Dataset excerpt ::
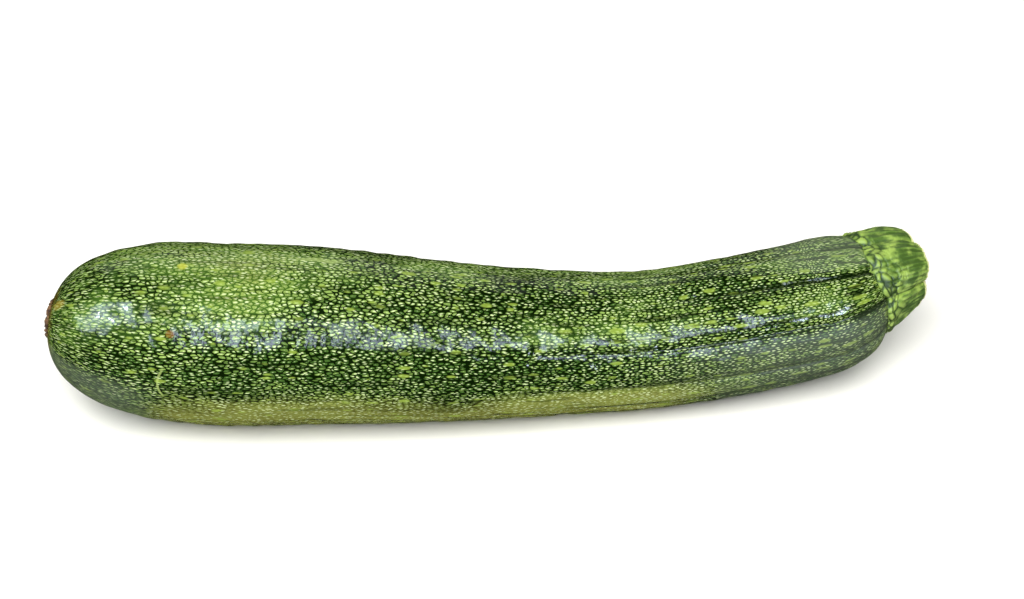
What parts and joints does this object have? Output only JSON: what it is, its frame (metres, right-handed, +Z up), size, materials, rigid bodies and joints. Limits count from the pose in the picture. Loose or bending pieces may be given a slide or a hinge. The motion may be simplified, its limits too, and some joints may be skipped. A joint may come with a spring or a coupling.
{
  "type": "zucchini",
  "caption": "Whole zucchini lying on its side: a long, slightly bent fruit with a ribbed neck, a cut lobed stalk and a flower scar.",
  "frame": {"origin": "centre of the footprint's box, on the surface that the fruit lies on", "axes": "+X along the fruit from the flower scar towards the stalk, +Y to the side that the neck bends to, +Z up"},
  "size_m": [0.2293, 0.0569, 0.0479],
  "materials": {
    "rind": "waxy semi-gloss dark green with pale flecks",
    "stalk": "fresh green, ridged and slightly rough",
    "scar": "dry brown cork"
  },
  "bodies": {
    "root": {"fruit": "rind", "peduncle": "stalk", "blossom_scar": "scar"}
  },
  "joints": []
}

Aim :: Output all of the material exactly as written.

Finished task ::
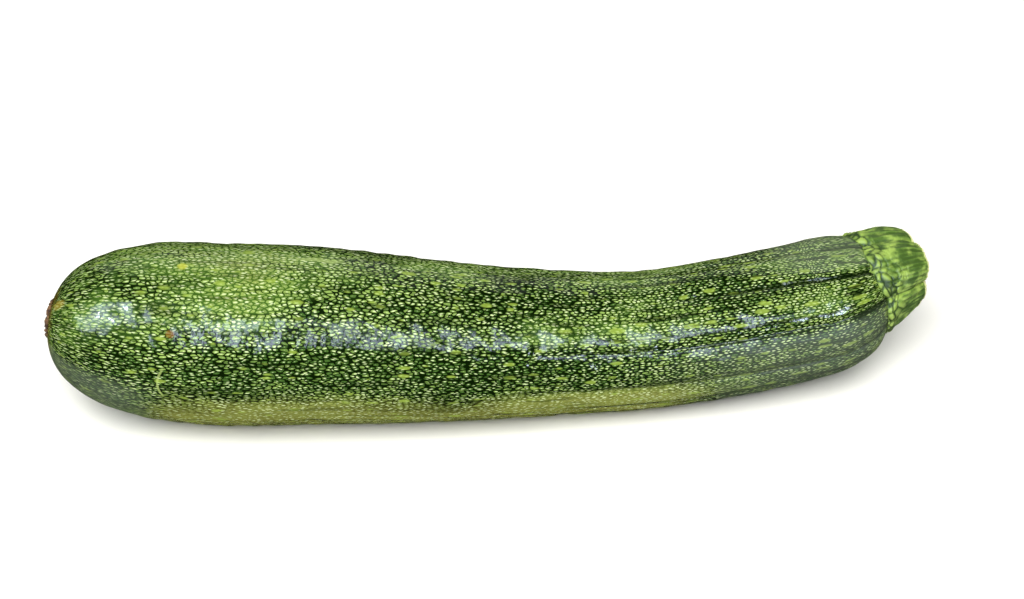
What parts and joints does this object have? Output only JSON: what it is, its frame (metres, right-handed, +Z up), size, materials, rigid bodies and joints. Limits count from the pose in the picture. Loose or bending pieces may be given a slide or a hinge. The motion may be simplified, its limits too, and some joints may be skipped. A joint may come with a spring or a coupling.
{
  "type": "zucchini",
  "caption": "Whole zucchini lying on its side: a long, slightly bent fruit with a ribbed neck, a cut lobed stalk and a flower scar.",
  "frame": {"origin": "centre of the footprint's box, on the surface that the fruit lies on", "axes": "+X along the fruit from the flower scar towards the stalk, +Y to the side that the neck bends to, +Z up"},
  "size_m": [0.2293, 0.0569, 0.0479],
  "materials": {
    "rind": "waxy semi-gloss dark green with pale flecks",
    "stalk": "fresh green, ridged and slightly rough",
    "scar": "dry brown cork"
  },
  "bodies": {
    "root": {"fruit": "rind", "peduncle": "stalk", "blossom_scar": "scar"}
  },
  "joints": []
}